Directions
Copy out, exactly and without additions, the lines from the one that contains "obj.matrix_parent_inverse = Matrix.Identity(4)" to the one that contains "return tuple(((c /", both ends included.

Information supplied
- - - - -

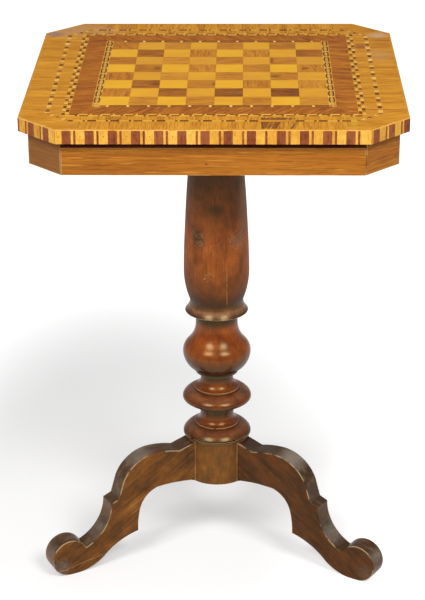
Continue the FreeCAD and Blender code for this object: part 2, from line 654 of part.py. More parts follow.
def makeColumn():
    """Turned column with its tenon, the flats and dovetail sockets for the legs, and the wedge."""
    column = newBody("column")
    profile = outline(sketchOn(column, "columnProfile", "XZ_Plane"), [
        ("0", "hubBottom"), ("hubRadius", "hubBottom"), ("hubRadius", "hubTop"),
        ("rimRadius", "hubTop"), ("rimRadius", "rimTop"), ("ringNeck", "rimTop"),
        ("ringNeck", "ringLow"), ("ringRadius", "ringLow", "ringBulge", RIGHT),
        ("lowLipRadius", "ringTop"), ("lowLipRadius", "lowLipTop", "lowCoveBulge", LEFT),
        ("lowNeckRadius", "lowNeckLow"), ("lowNeckRadius", "lowNeckTop"),
        ("lowFilletRadius", "lowNeckTop"), ("lowFilletRadius", "lowFilletTop"),
        ("torusFoot", "lowFilletTop", "torusLowBulge", RIGHT),
        ("torusRadius", "torusMiddle", "torusHighBulge", RIGHT), ("highLipRadius", "torusTop"),
        ("highLipRadius", "highLipTop", "highCoveBulge", LEFT),
        ("highNeckRadius", "highNeckLow"), ("highNeckRadius", "highNeckTop"),
        ("highFilletRadius", "highNeckTop"),
        ("highFilletRadius", "highFilletTop", "bulbLowBulge", RIGHT),
        ("bulbRadius", "bulbHeight", "bulbHighBulge", RIGHT),
        ("bulbShoulder", "bulbTurn", "throatBulge", LEFT),
        ("throatRadius", "throatLow"), ("throatRadius", "throatTop"),
        ("collarLow", "throatTop", "collarLowBulge", RIGHT),
        ("collarRadius", "collarHeight", "collarHighBulge", LEFT),
        ("collarHigh", "collarTop", "swellBulge", RIGHT),
        ("swellRadius", "swellTop", "shaftBulge", RIGHT),
        ("shaftRadius", "shaftLow", "taperBulge", RIGHT), ("shaftTopRadius", "blockBottom"),
        ("tenonRadius", "blockBottom"), ("tenonRadius", "friezeBottom"), ("0", "friezeBottom")])
    turning = column.newObject("PartDesign::Revolution", "columnTurning")
    turning.Profile = profile
    turning.ReferenceAxis = (profile, ["V_Axis"])
    turning.Angle = 360

    half, beyond = "(legThickness / 2)", "hubRadius + legThickness"
    flat = outline(sketchOn(column, "flatOutline", "XY_Plane", "hubBottom"),
                   rectangle("-" + half, "shoulderReach", half, beyond))
    flatCut = pocket(column, "flatCut", flat, "legTop - hubBottom")
    socket = outline(sketchOn(column, "socketOutline", "XY_Plane", "hubBottom"), [
        ("-keyTip / 2", "keyReach"), ("keyTip / 2", "keyReach"),
        ("keyNeck / 2", "shoulderReach"), ("-keyNeck / 2", "shoulderReach")])
    socketCut = pocket(column, "socketCut", socket, "keyTop - hubBottom")
    legs = column.newObject("PartDesign::PolarPattern", "threeSockets")
    legs.Originals = [flatCut, socketCut]
    axis = [item for item in column.Origin.OriginFeatures if item.Role == "Z_Axis"][0]
    legs.Axis = (axis, [""])
    legs.Angle = 360
    legs.Occurrences = 3
    column.Tip = legs

    wedgeOutline = [("-wedgeTip / 2", "friezeBottom - wedgeLength"),
                    ("wedgeTip / 2", "friezeBottom - wedgeLength"),
                    ("wedgeTop / 2", "friezeBottom"), ("-wedgeTop / 2", "friezeBottom")]
    slot = outline(sketchOn(column, "slotOutline", "XZ_Plane"), wedgeOutline)
    pocket(column, "wedgeSlot", slot, "3 * tenonRadius", both=True)
    node(turnedBase(column, 360), "column")

    wedge = newBody("tenon_wedge")
    shape = outline(sketchOn(wedge, "wedgeOutline", "XZ_Plane"), wedgeOutline)
    pad(wedge, "wedgePad", shape,
        "2 * sqrt(tenonRadius * tenonRadius - wedgeTop * wedgeTop / 4)", both=True)
    node(turnedBase(wedge, 360), "tenon_wedge")


def makeLegs():
    """Three legs sawn from plank: knee, step, ankle and scroll foot, with a dovetail key."""
    for label, degrees in (("leg_back", 90), ("leg_left", 210), ("leg_right", 330)):
        leg = newBody(label)
        side = outline(sketchOn(leg, label + "Outline", "XZ_Plane"), [
            ("shoulderReach", "legTop"), ("notchReach", "notchHeight", "crownBulge", LEFT),
            ("crownReach", "crownHeight", "kneeBulge", LEFT), ("browReach", "browHeight"),
            ("stepInReach", "stepInHeight"), ("stepOutReach", "stepOutHeight", "ankleBulge", RIGHT),
            ("scrollReach - scrollRadius * cos(scrollAngle)",
             "scrollRadius + scrollRadius * sin(scrollAngle)", "scrollBulge", LEFT),
            ("scrollReach + scrollRadius", "scrollRadius", "scrollEndBulge", LEFT),
            ("scrollReach", "0"), ("soleBack", "0", "soleBulge", LEFT),
            ("soleTurnReach", "soleTurnHeight", "archFootBulge", RIGHT),
            ("toeReach", "toeHeight", "archSideBulge", RIGHT),
            ("archSideReach", "archSideHeight", "archTopBulge", RIGHT),
            ("archTopReach", "archTopHeight", "archUnderBulge", RIGHT),
            ("shoulderReach", "legLow")])
        pad(leg, label + "Plank", side, "legThickness", both=True)
        key = outline(sketchOn(leg, label + "KeyOutline", "XY_Plane", "hubBottom"), [
            ("keyReach", "-keyTip / 2"), ("shoulderReach", "-keyNeck / 2"),
            ("shoulderReach", "keyNeck / 2"), ("keyReach", "keyTip / 2")])
        pad(leg, label + "Key", key, "keyTop - hubBottom")
        node(turnedBase(leg, degrees), label)


def drawerSide(name, leftFace):
    """Drawer side whose left face is at this x, with two lapped tails in front."""
    side = newBody(name)
    tip, eighth = "frontBack - tailLength", "drawerSideHeight / 8"
    corners = [("frontBack", "drawerBottom"), ("drawerRear", "drawerBottom"),
               ("drawerRear", "drawerSideTop"), ("frontBack", "drawerSideTop")]
    for high, low in ((7, 5), (3, 1)):
        upper = f"drawerBottom + {high} * {eighth}"
        lower = f"drawerBottom + {low} * {eighth}"
        corners += [("frontBack", upper), (tip, upper + " + tailFlare"),
                    (tip, lower + " - tailFlare"), ("frontBack", lower)]
    shape = outline(sketchOn(side, name + "Outline", "YZ_Plane", leftFace), corners)
    pad(side, name + "Pad", shape, "drawerSideThickness")
    return side


def makeDrawer():
    """Drawer for the chessmen: mitred front, dovetailed sides, housed back and bottom panel."""
    inner = "(drawerHalf - drawerSideThickness)"
    left = drawerSide("drawerSideLeftWhole", "-drawerHalf")
    right = drawerSide("drawerSideRightWhole", inner)
    front = plate("drawerFrontWhole", sideStrip("overhang", "railBack", "drawerEndGap"),
                  "friezeBottom", "drawerFrontTop")
    reach = f"({inner} + drawerGroove)"
    panel = plate("drawer_bottom", rectangle(
        "-" + reach, "frontBack - drawerGroove", reach, "drawerRear"), "panelBottom", "panelTop")
    housed = f"({inner} + housingDepth)"
    back = plate("drawer_back", rectangle(
        "-" + housed, "drawerRear - drawerSideThickness", housed, "drawerRear"),
        "panelTop", "drawerSideTop")
    node(cutFrom("drawer_front", front, [left, right, panel]), "drawer_front")
    node(cutFrom("drawer_side_left", left, [panel, back]), "drawer_side_left")
    node(cutFrom("drawer_side_right", right, [panel, back]), "drawer_side_right")
    node(panel, "drawer_bottom")
    node(back, "drawer_back")


def check():
    """Stop if an object failed, a cut removed nothing or a sub-part isn't sound."""
    for item in doc.Objects:
        if "Invalid" in item.State or "Error" in item.State:
            raise RuntimeError(f"{item.Name} failed: {item.State}")
        if item.isDerivedFrom("PartDesign::Pocket"):
            if item.Shape.Volume > item.BaseFeature.Shape.Volume - 1:
                raise RuntimeError(f"{item.Name} cuts nothing")
    for item in nodes:
        if item.Shape.isNull() or not item.Shape.isValid():
            raise RuntimeError(f"{item.Label} has no sound shape")


makeTop()
makeFrieze()
makeBlock()
makeColumn()
makeLegs()
makeDrawer()
doc.recompute()
check()

os.makedirs("parts", exist_ok=True)
for item in nodes:
    item.Shape.exportStep(f"parts/{item.Label}.step")
    box = item.Shape.BoundBox
    print(f"{item.Label}: {len(item.Shape.Solids)} solid(s), "
          f"{box.XLength:.1f} x {box.YLength:.1f} x {box.ZLength:.1f}")
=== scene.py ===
import math
import random

import bmesh
import bpy
from mathutils import Matrix, Vector


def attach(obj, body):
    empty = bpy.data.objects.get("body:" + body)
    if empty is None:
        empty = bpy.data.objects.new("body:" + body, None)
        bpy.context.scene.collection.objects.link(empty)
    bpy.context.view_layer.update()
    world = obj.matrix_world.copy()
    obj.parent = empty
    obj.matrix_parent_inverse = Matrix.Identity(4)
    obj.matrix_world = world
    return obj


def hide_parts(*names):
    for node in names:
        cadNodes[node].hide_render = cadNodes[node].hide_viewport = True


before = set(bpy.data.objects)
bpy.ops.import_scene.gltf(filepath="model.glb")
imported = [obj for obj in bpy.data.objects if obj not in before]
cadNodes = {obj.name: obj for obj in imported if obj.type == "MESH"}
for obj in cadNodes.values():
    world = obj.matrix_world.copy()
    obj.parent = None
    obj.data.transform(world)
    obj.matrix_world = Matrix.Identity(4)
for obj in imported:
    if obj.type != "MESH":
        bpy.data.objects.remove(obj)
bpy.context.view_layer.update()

mm = 0.001
print("frame loaded:", len(cadNodes), "nodes")


# A colour as read off a swatch, 0 to 255, in Blender's linear values
def paint(red, green, blue):
    return tuple(((c / 255 + 0.055) / 1.055) ** 2.4 for c in (red, green, blue)) + (1.0,)


# One node in a material or geometry tree, with its settings, and its sockets linked or filled
def add(tree, kind, sockets=None, **settings):
    made = tree.nodes.new(kind)
    for name, value in settings.items():
        setattr(made, name, value)
    for name, value in (sockets or {}).items():
        if isinstance(value, bpy.types.NodeSocket):
            tree.links.new(value, made.inputs[name])
        else:
            made.inputs[name].default_value = value
    return made


def sums(tree, operation, first, second=0.0, third=0.0, clamp=False):
    return add(tree, "ShaderNodeMath", {0: first, 1: second, 2: third},
               operation=operation, use_clamp=clamp).outputs[0]


def vectors(tree, operation, first, second):
    return add(tree, "ShaderNodeVectorMath", {0: first, 1: second}, operation=operation).outputs[0]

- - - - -

Response
    obj.matrix_parent_inverse = Matrix.Identity(4)
    obj.matrix_world = world
    return obj


def hide_parts(*names):
    for node in names:
        cadNodes[node].hide_render = cadNodes[node].hide_viewport = True


before = set(bpy.data.objects)
bpy.ops.import_scene.gltf(filepath="model.glb")
imported = [obj for obj in bpy.data.objects if obj not in before]
cadNodes = {obj.name: obj for obj in imported if obj.type == "MESH"}
for obj in cadNodes.values():
    world = obj.matrix_world.copy()
    obj.parent = None
    obj.data.transform(world)
    obj.matrix_world = Matrix.Identity(4)
for obj in imported:
    if obj.type != "MESH":
        bpy.data.objects.remove(obj)
bpy.context.view_layer.update()

mm = 0.001
print("frame loaded:", len(cadNodes), "nodes")


# A colour as read off a swatch, 0 to 255, in Blender's linear values
def paint(red, green, blue):
    return tuple(((c / 255 + 0.055) / 1.055) ** 2.4 for c in (red, green, blue)) + (1.0,)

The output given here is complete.